Austin Ratliff is used to being in the spotlight. A starter on the Silverton High football team as a sophomore, he helped lead the Foxes to a state Class 5A championship in 2021, catching six passes for 172 yards and 3 TDs in the semifinals vs. West Albany and he also caught a TD pass in the title win vs. Thurston.

Ratliff, a speedy and powerful 6-2, 210-pound athlete,  also played defensive back for the Foxes (five tackles in the title game) and it is defense that he is focusing on at Oregon State.

Austin Ratliff
Austin Ratliff

Ratliff spent his freshman year at the Air Force Academy but came back to Oregon last spring to enroll at Oregon State. To date he has not seen any action for the Beavers and has had to content himself with internal honors such as being on the “scout team of the week.” Scout team members “pretend” they are the opponent and run their plays and formations in an effort to help the first-stringers prepare.

“This has been very challenging for me since I am used to being on the field and being a contributor,” Ratliff told Our Town in an email exchange. “However, I find it very humbling and am easily reminded at how big of a deal playing at Oregon State is, even if I am not playing yet. I look at this as a challenge and an opportunity to earn my playing time and to do all the little things that matter.

“Something that I have found different than high school is how important special teams is. In high school I never played special teams.

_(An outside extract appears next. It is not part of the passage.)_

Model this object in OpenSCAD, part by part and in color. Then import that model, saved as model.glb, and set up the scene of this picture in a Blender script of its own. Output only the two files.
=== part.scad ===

Now, I am trying everything possible to get on them. The first step for me is to continue to work hard every day and find a role on special teams.”

Despite how badly Ratliff wants to get on the field he also understands that other goals are more important on a squad that was 6-1 and ranked No. 11 heading into the Oct. 28 Arizona game which is after Our Town’s presstime.

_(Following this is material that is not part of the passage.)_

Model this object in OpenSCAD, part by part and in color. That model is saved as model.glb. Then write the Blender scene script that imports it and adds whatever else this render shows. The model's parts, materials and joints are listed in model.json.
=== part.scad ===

“I think that the team has done a great job so far, but it is not the time to worry about how many wins or losses we have on the season yet,” he said. “The most important thing is for us to keep taking things week by week and not worry about the outside noise. Before the season, we knew that there would be a lot more attention towards us and more media about how successful we are. That doesn’t matter to us as long as we keep taking things week by week.”

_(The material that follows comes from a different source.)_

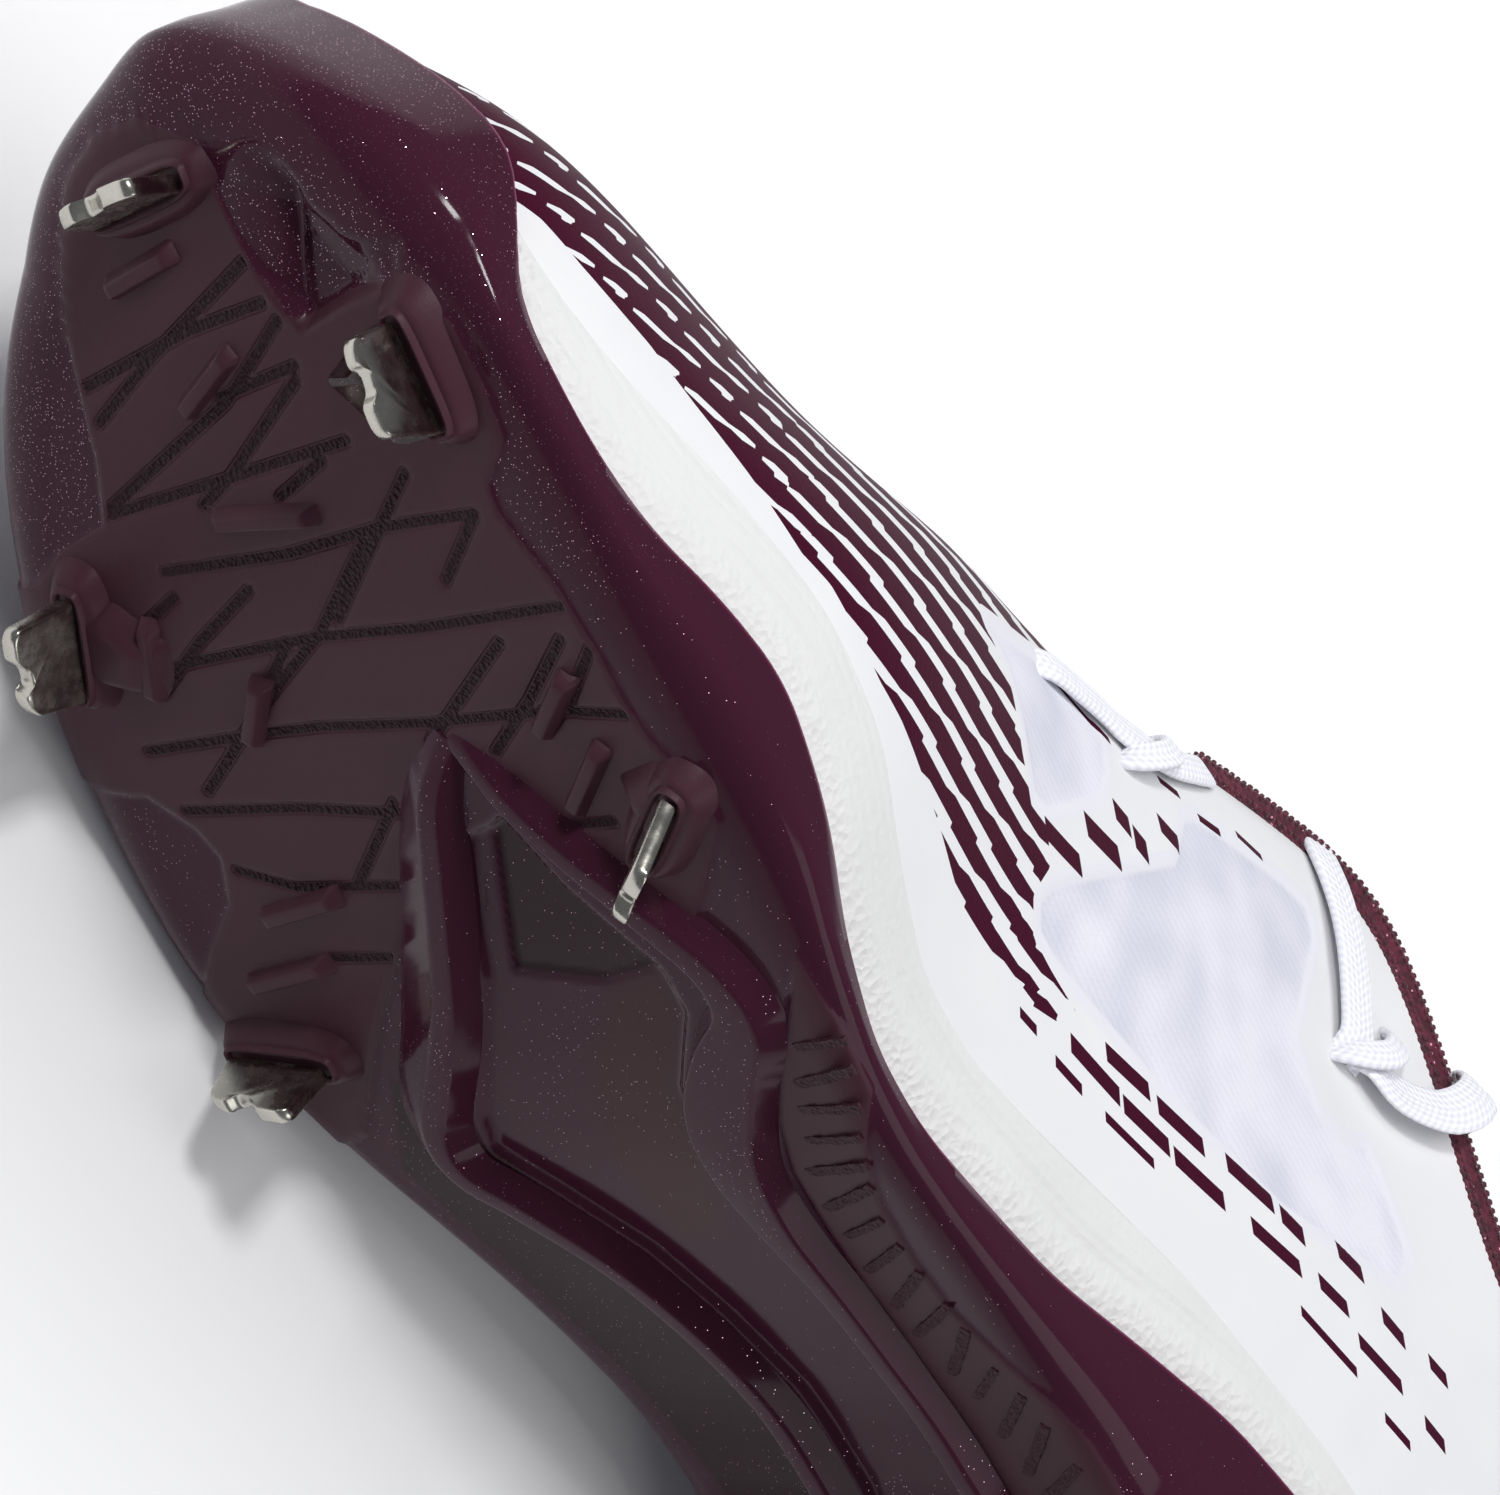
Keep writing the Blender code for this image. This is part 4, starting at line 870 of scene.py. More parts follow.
def throat_edge(t):
    """Point of the edge at t and the direction of the edge, seen from the side."""
    point = Vector(LAST.upper(np.array([t]), 1.0)[:, 0])
    ahead = Vector(LAST.upper(np.array([t + 0.004]), 1.0)[:, 0])
    slope = ahead - point if ahead.x > point.x else point - ahead
    slope.y = 0
    return point, slope.normalized()


def lace_points(t):
    """Where the lace comes out from under the film, and the place beside the edge that it passes next."""
    point = Vector(LAST.upper(np.array([t]), LACE_EDGE)[:, 0])
    edge, slope = throat_edge(t)
    face = slope.cross(edge - point)
    face = face.normalized() * (1 if face.z > 0 else -1)
    inward = Vector((0, -math.copysign(1, edge.y - 0.8), 0))
    beside = 3.8 if edge.x < COLLAR_START + 5 else 2.6
    return point - face * (WALL + 0.9), edge + inward * beside + Vector((0, 0, 0.2))


def ribbon(form, path, across, width, thickness):
    """A flat woven lace along a smooth path; across gives the direction of its width at each point of it."""
    path, across = np.asarray(path, float), np.asarray(across, float)
    line = smooth_line(np.column_stack([path, across]), 0.8)
    points, across = line[:, :3], line[:, 3:]
    run = unit(np.gradient(points, axis=0))
    side = unit(across - run * (across * run).sum(axis=1)[:, None])
    lift = np.cross(side, run)
    angle = np.linspace(0, 2 * math.pi, 24, endpoint=False)
    wide = squared(np.cos(angle), 0.45) * width / 2
    thick = squared(np.sin(angle), 0.75) * thickness / 2
    loops = points[:, None] + side[:, None] * wide[None, :, None] + lift[:, None] * thick[None, :, None]
    length = np.concatenate([[0], np.cumsum(np.linalg.norm(np.diff(points, axis=0), axis=1))])
    weave = np.stack(
        [np.broadcast_to(length[:, None], loops.shape[:2]), np.broadcast_to(wide[None], loops.shape[:2]),
         np.zeros(loops.shape[:2])], axis=-1,
    )
    form.tube(loops, weave=weave)


def lace_run(form, start, end, lift_up):
    """One crossing, over the edges and the tongue from the eyelet at start to the one at end."""
    low, low_edge = lace_points(start)
    high, high_edge = lace_points(end)
    middle = (low_edge + high_edge) / 2
    spots = column(TONGUE, 0)[::-1]
    crown = float(np.interp(middle.x, spots, column(TONGUE, 1)[::-1])) + 0.7 + LACE_THICKNESS / 2
    middle.z = max(middle.z, crown)
    path = [low, low_edge, low_edge.lerp(middle, 0.5), middle, middle.lerp(high_edge, 0.5), high_edge, high]
    path[2].z += 0.25 * abs(middle.z - low_edge.z)
    path[4].z += 0.25 * abs(middle.z - high_edge.z)
    for point in path:
        point.z += lift_up
    slope = (throat_edge(start)[1] + throat_edge(end)[1]).normalized()
    ribbon(form, path, [slope] * len(path), LACE_WIDTH, LACE_THICKNESS)


def laces(finish):
    form = Form()
    rows = [throat_parameter(x) for x in LACE_PLACES]
    lace_run(form, rows[0], 1 - rows[0], 0.0)
    for i, (low, high) in enumerate(zip(rows, rows[1:])):
        lace_run(form, low, 1 - high, 0.15 + 0.15 * ((2 * i) % 3))
        lace_run(form, 1 - low, high, 0.15 + 0.15 * ((2 * i + 1) % 3))
    for width, points in STRANDS:
        points = np.array(points, float)
        ribbon(form, points, np.cross(np.gradient(points, axis=0), (0.3, 0.8, 0.5)), width, LACE_THICKNESS)
    return form.piece("laces_woven", [finish], sharp=60)


def blade(finish, name, x, y, yaw, width, forward, outward):
    """A pressed steel spike: thin plate with rolled edges, a step in its worn tip, leaning as it leaves its pad."""
    half = width / 2
    outline = rounded(
        ((-half, 0), (-half, 0.6), (0.4 - half, SPIKE_HEIGHT - 2.2), (1.4 - half, SPIKE_HEIGHT - 1.2),
         (3.2 - half, SPIKE_HEIGHT - 0.6), (-2.4, SPIKE_HEIGHT - 2.2), (0.2, SPIKE_HEIGHT - 1.6), (1.4, SPIKE_HEIGHT),
         (half - 2.4, SPIKE_HEIGHT), (half - 1.2, SPIKE_HEIGHT - 0.8), (half - 0.1, 0.6), (half, 0)), 0.7, 4,
    )
    middle = outline.mean(axis=0)
    rings = []
    for sheet, inset in ((-1.0, 0.5), (-0.93, 0.22), (-0.7, 0.03), (0, 0), (0.7, 0.03), (0.93, 0.22), (1.0, 0.5)):
        shaped = outline + unit(middle - outline) * inset
        shaped[:, 1] = np.where(outline[:, 1] <= 0.05, 0, shaped[:, 1])
        curve = 0.25 * (shaped[:, 0] / half) ** 2
        rings.append(np.stack([shaped[:, 0], np.full(len(shaped), sheet) + curve, shaped[:, 1]], axis=1))
    turn = Matrix.Rotation(math.radians(yaw), 4, "Z")
    lean = Matrix.Identity(4)
    lean[0][2] = forward / SPIKE_HEIGHT
    lean[1][2] = outward / SPIKE_HEIGHT
    lean[2][2] = -1
    foot = Matrix.Translation((x, y, float(bottom(x)) - BOSS_HEIGHT - GAP))
    foot[2][0] = float(bottom(x + 6) - bottom(x - 6)) / 12
    whole = np.array(foot @ lean @ turn)
    rings = np.array(rings) @ whole[:3, :3].T + whole[:3, 3]
    form = Form()
    form.tube(rings)
    return form.piece(name + "_blade", [finish], sharp=40)


def hex_colour(code):
    """A linear colour from an sRGB hex value."""
    parts = [int(code[i : i + 2], 16) / 255 for i in (1, 3, 5)]
    return (*[v / 12.92 if v <= 0.04045 else ((v + 0.055) / 1.055) ** 2.4 for v in parts], 1.0)


class Nodes:
    """A node tree under construction."""

    def __init__(self, tree):
        self.tree = tree

    def add(self, kind, *values, **settings):
        """Adds a node with its settings. The values go to its sockets in order, and those in a dict to the sockets
        that it names. A node or an output is linked, a hex code is turned into its colour, the rest is set."""
        made = self.tree.nodes.new(kind if "Node" in kind else "ShaderNode" + kind)
        for key, value in settings.items():
            setattr(made, key, value)
        for place_in_order, entry in enumerate(values):
            for key, value in (entry if isinstance(entry, dict) else {place_in_order: entry}).items():
                if isinstance(value, bpy.types.Node):
                    value = next(output for output in value.outputs if output.enabled)
                if isinstance(value, bpy.types.NodeSocket):
                    self.tree.links.new(value, made.inputs[key])
                else:
                    made.inputs[key].default_value = hex_colour(value) if str(value)[0] == "#" else value
        return made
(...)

Ratliff is majoring in finance and was quite open about the juggling exercise that college football players face.

“I would say the toughest adjustment since being at Oregon State has been managing time,” he said. “Playing football is obviously at the top of my priority list, but it can be hard to find time for other things like school or even finding time to hang out with friends.”

And, just like in football, experience matters in terms of coping with college.

“School has been good this year and better than last year since I know how to make a good schedule with the best classes for each term possible.”

Alumni Watch: Two of Ratliff’s teammates on that 2021 state championship team also are trying to find their way in college ball. Wide receiver Vandon Fessler, Silverton’s MVP in the title game, is a redshirt freshman at Washington State. He has not traveled with the team and, like Ratliff, has not seen any game action. Like Ratliff, he is hoping special teams will be his route to playing time. Quarterback Jordan McCarty has seen limited but regular time at Western Oregon. McCarty has played in all 8 games for the 3-5 Wolves and has completed all nine of his passes for 154 yards. He has rushed 22 times for 88 yards and two TDs.